By Malcolm A. Kline
The University of Southern California likes broadcast journalist Katie Couric’s pitches, provided that the CBS anchor lobs hardballs at conservatives and softballs at liberals. Specifically, Couric baited Alaska Governor Sarah Palin on her foreign policy experience when the Republican was John McCain’s running mate in his unsuccessful quest for the U. S. presidency.
Couric’s colleagues lionized her for the exchange when they had previously dismissed the former Today anchor as a lightweight. Still, none questioned her failure, in an interview with Palin’s opposite number, then-U. S. Senator Joe Biden, D-Delaware, to question him about his inability to correctly name the U. S. president who presided over the federal government when the stock market crashed in the 1920s. “When the stock market crashed, Franklin D. Roosevelt got on the television and didn’t just talk about the, you know, the princes of greed,” Sen.
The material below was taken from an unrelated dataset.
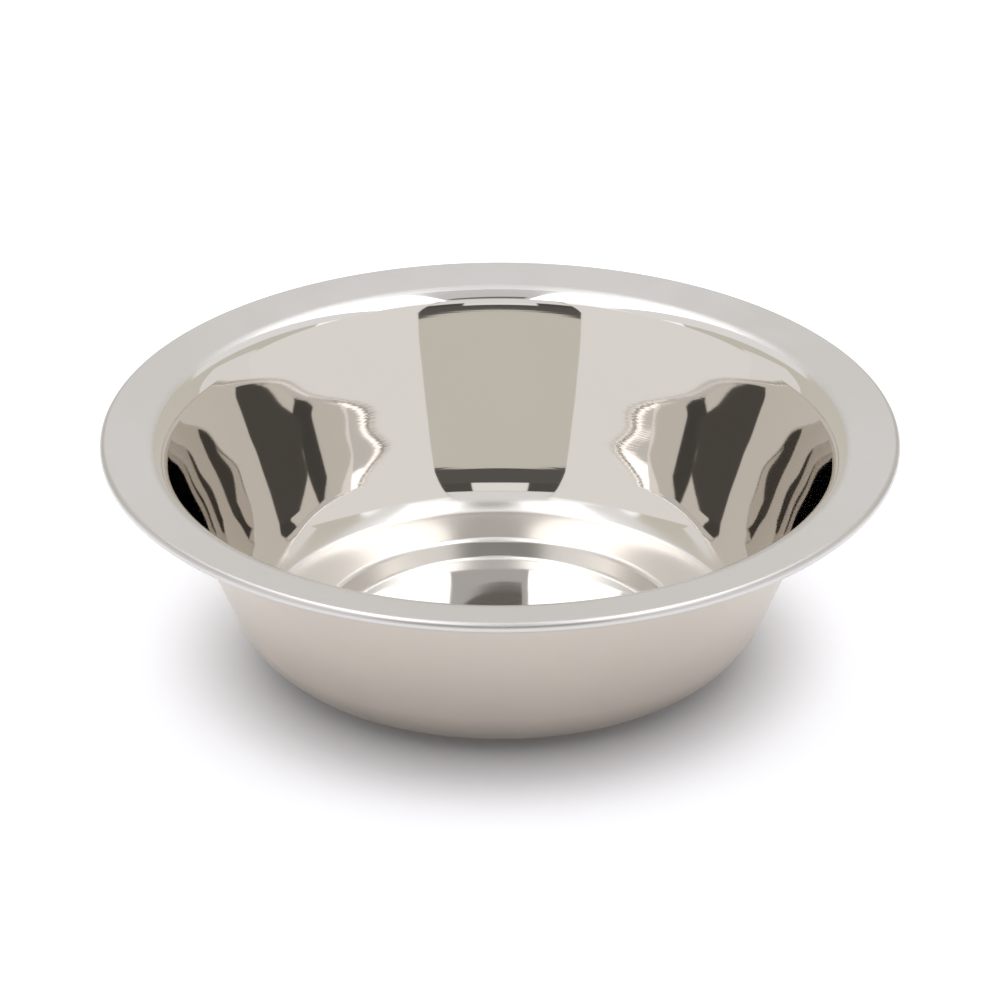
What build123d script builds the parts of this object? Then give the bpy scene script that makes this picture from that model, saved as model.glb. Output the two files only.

Biden explained to Couric. “He said, ‘Look, here’s what happened.'”
1.)FDR was not the president in 1929. Herbert Hoover was.
2.)Television was not publicly available for another 10 years.
Couric’s failure to bore in on these twin gaffes from the chairman of the Senate Foreign Relations Committee could only be ascribed to two possible causes:
1.)She didn’t catch them, which brings her competence into question; or
2.)She didn’t want to, which brings ethical considerations to bear.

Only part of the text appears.